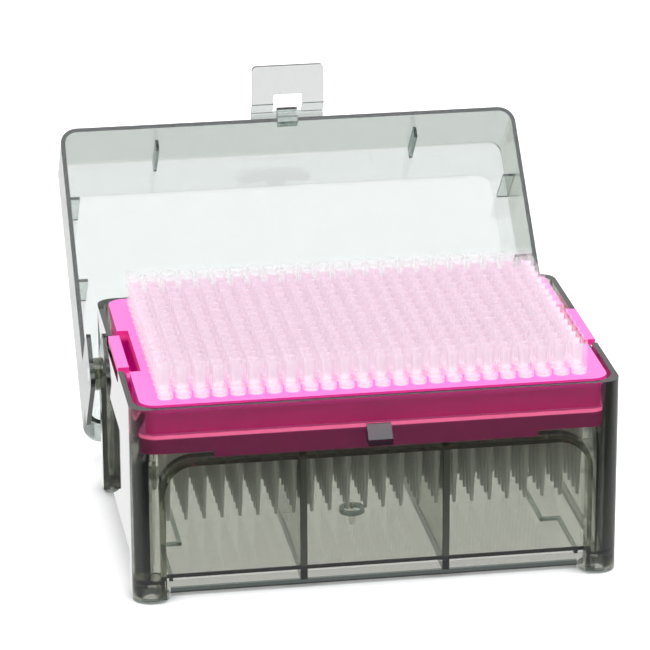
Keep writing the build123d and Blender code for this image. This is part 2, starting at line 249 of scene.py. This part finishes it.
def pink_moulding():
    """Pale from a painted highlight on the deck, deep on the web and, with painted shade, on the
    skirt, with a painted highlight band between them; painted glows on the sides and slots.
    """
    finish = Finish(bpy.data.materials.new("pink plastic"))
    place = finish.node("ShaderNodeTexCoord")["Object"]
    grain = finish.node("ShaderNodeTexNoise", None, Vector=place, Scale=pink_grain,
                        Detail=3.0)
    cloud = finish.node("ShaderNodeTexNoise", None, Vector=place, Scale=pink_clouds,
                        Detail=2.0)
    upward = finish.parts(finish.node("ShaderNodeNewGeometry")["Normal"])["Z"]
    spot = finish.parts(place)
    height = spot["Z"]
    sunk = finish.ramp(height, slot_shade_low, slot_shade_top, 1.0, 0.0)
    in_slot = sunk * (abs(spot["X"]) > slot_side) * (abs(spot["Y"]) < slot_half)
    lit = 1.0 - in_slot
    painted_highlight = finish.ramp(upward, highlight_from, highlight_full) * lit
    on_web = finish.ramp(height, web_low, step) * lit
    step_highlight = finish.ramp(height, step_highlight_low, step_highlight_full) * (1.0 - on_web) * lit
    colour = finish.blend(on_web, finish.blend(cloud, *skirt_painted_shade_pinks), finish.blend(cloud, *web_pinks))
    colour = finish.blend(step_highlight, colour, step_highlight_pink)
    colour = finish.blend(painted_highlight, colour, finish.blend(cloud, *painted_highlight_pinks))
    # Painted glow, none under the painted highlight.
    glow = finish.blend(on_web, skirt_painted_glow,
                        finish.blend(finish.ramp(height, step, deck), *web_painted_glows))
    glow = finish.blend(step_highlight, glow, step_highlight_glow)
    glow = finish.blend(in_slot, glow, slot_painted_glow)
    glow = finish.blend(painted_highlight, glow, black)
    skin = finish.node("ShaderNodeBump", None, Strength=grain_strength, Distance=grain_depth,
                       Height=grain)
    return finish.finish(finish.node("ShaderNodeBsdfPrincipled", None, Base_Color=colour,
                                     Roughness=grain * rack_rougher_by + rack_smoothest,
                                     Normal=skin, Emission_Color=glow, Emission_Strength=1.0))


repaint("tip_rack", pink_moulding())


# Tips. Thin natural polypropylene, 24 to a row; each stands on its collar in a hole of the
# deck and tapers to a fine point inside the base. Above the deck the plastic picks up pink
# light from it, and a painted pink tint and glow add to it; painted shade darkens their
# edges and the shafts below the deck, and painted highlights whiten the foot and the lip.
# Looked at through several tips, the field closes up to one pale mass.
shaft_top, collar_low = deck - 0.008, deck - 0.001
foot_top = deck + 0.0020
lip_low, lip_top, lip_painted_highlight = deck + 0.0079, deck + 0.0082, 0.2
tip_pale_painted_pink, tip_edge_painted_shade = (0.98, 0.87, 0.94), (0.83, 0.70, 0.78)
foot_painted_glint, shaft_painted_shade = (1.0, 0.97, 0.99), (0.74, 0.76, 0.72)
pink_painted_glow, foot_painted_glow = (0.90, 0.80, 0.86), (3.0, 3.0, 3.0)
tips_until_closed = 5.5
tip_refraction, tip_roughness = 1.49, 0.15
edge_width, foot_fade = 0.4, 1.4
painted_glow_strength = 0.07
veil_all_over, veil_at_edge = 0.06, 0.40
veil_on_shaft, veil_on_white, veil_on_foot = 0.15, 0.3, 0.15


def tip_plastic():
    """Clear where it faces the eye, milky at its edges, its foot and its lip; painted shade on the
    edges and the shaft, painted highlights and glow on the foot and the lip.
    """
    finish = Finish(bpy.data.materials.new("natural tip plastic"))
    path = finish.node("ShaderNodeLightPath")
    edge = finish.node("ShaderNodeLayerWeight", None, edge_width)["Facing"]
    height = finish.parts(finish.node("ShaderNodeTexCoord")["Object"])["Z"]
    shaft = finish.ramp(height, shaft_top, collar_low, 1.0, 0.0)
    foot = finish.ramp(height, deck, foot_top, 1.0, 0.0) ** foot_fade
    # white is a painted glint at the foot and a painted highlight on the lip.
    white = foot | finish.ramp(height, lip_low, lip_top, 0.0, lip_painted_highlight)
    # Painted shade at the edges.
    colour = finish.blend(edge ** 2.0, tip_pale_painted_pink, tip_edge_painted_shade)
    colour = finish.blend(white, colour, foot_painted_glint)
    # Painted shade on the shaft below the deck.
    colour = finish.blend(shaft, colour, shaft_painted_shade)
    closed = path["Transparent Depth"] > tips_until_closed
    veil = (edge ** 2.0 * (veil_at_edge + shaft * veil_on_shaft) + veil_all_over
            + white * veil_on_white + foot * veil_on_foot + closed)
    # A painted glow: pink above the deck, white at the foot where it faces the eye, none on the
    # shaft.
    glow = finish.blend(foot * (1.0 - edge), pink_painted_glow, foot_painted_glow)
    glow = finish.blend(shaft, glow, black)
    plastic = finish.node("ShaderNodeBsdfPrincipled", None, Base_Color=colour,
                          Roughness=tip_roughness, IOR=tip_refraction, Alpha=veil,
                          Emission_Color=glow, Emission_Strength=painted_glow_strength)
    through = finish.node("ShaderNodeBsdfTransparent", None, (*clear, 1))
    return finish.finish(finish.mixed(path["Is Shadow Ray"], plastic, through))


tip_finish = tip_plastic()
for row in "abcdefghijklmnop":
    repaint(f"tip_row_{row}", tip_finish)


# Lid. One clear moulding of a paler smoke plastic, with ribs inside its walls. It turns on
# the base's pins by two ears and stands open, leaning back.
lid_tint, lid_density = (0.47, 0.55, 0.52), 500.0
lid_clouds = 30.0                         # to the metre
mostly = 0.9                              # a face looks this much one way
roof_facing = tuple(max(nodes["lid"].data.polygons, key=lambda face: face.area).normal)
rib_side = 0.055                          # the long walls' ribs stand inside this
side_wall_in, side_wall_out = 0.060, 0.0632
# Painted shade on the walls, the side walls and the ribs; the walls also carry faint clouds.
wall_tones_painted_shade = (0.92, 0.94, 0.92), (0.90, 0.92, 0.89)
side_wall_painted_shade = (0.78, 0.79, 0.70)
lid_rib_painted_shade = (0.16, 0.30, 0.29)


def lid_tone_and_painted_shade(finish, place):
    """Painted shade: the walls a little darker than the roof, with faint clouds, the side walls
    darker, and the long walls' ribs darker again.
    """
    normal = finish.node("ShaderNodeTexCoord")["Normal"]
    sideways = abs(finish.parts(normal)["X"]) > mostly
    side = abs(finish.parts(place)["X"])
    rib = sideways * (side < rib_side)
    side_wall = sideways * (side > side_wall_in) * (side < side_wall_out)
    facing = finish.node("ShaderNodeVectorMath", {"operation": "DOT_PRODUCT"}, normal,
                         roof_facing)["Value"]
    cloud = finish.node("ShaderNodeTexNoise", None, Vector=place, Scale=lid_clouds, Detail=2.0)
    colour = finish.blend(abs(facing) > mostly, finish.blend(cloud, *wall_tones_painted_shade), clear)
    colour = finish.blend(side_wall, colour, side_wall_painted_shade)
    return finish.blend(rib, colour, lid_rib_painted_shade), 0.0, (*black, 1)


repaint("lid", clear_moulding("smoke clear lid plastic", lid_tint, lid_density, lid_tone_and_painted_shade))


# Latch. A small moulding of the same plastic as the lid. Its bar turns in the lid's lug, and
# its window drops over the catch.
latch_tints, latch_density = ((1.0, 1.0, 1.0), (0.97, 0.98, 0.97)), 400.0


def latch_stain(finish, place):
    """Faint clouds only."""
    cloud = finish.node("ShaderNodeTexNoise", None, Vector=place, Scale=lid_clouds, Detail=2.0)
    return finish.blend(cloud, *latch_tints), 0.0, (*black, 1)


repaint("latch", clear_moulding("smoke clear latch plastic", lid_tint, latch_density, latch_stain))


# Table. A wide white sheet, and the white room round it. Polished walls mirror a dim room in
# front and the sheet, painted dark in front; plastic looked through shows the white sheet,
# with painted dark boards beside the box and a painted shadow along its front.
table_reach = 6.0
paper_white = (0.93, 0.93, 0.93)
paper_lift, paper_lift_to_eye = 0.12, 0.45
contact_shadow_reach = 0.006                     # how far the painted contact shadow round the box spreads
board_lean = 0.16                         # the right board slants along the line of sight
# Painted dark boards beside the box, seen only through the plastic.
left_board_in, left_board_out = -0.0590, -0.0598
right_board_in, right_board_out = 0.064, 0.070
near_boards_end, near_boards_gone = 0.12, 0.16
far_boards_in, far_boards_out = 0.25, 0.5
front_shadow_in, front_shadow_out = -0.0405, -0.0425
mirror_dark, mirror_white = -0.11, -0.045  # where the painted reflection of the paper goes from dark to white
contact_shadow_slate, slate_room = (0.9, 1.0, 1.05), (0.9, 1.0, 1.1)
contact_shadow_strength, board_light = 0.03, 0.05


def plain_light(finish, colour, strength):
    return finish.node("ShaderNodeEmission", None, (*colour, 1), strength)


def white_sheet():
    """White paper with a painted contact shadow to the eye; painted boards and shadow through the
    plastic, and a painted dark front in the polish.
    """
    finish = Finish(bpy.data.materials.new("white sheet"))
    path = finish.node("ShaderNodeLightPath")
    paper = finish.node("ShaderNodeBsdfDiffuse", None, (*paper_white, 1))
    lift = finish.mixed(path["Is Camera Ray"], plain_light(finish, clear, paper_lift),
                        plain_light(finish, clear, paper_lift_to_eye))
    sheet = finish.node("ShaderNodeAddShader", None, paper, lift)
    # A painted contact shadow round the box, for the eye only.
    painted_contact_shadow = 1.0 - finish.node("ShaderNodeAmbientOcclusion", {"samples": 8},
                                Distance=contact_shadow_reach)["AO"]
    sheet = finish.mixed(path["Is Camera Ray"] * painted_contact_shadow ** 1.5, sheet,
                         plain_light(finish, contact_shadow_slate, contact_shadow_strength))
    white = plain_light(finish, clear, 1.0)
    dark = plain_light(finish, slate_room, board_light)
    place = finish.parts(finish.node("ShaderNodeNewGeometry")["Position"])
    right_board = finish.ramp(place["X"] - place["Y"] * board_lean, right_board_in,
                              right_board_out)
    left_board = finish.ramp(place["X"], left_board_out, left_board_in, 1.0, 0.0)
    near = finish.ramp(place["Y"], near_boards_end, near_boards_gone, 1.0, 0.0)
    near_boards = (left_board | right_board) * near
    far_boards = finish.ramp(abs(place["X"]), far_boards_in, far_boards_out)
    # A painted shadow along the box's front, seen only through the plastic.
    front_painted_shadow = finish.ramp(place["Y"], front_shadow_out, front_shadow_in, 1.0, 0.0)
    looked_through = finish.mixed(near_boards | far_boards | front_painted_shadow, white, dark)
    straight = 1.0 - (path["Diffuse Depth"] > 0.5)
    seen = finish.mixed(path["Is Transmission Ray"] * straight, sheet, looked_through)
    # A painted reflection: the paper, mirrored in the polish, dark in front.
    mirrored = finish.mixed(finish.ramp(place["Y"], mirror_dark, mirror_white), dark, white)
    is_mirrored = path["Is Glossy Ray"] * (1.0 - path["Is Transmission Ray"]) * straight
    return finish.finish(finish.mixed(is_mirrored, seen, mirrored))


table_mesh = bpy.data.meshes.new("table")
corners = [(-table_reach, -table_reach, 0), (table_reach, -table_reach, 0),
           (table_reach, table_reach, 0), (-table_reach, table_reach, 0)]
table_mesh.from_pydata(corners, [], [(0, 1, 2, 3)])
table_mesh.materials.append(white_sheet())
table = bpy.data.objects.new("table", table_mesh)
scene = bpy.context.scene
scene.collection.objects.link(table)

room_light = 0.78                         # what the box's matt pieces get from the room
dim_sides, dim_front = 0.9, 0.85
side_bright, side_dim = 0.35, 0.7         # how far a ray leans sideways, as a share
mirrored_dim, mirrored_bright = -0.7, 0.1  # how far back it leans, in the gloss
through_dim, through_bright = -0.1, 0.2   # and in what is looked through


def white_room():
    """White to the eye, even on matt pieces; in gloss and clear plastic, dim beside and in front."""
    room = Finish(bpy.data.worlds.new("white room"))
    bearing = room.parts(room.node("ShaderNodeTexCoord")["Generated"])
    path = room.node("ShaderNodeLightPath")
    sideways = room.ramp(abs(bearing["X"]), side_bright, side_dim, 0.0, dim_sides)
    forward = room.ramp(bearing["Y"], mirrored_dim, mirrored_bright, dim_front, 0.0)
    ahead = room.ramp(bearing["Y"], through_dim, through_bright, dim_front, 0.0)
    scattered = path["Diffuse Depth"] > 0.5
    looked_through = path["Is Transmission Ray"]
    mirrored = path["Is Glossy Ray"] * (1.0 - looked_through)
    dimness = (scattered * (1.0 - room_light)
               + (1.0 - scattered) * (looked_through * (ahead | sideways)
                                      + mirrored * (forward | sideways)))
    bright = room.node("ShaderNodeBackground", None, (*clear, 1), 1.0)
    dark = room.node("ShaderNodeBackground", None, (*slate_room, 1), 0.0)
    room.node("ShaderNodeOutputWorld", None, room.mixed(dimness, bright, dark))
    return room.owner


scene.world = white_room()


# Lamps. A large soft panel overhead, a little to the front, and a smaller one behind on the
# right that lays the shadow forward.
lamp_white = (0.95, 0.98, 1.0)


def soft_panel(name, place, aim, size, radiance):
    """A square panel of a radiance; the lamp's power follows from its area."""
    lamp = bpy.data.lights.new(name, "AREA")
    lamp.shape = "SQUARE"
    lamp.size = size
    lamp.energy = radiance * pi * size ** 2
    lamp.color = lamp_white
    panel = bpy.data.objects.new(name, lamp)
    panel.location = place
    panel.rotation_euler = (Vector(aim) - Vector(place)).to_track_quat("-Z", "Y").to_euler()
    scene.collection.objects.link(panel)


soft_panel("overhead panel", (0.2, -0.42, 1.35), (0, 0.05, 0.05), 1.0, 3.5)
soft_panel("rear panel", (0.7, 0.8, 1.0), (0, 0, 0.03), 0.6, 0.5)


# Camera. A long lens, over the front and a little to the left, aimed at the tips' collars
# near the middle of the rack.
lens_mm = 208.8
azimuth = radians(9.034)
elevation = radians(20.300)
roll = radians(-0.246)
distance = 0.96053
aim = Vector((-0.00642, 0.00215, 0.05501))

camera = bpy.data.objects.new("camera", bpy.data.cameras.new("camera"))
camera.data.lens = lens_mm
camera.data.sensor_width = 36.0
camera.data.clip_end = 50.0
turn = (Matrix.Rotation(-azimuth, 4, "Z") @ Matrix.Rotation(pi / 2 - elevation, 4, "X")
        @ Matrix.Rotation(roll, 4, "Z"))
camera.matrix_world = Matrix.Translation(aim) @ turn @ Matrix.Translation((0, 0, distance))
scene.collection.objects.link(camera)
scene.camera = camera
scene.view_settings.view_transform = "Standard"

**WORK REQUIRED**
Report only how many lines of the listing hold the word "scene".

**EXERCISE SOLUTION**
8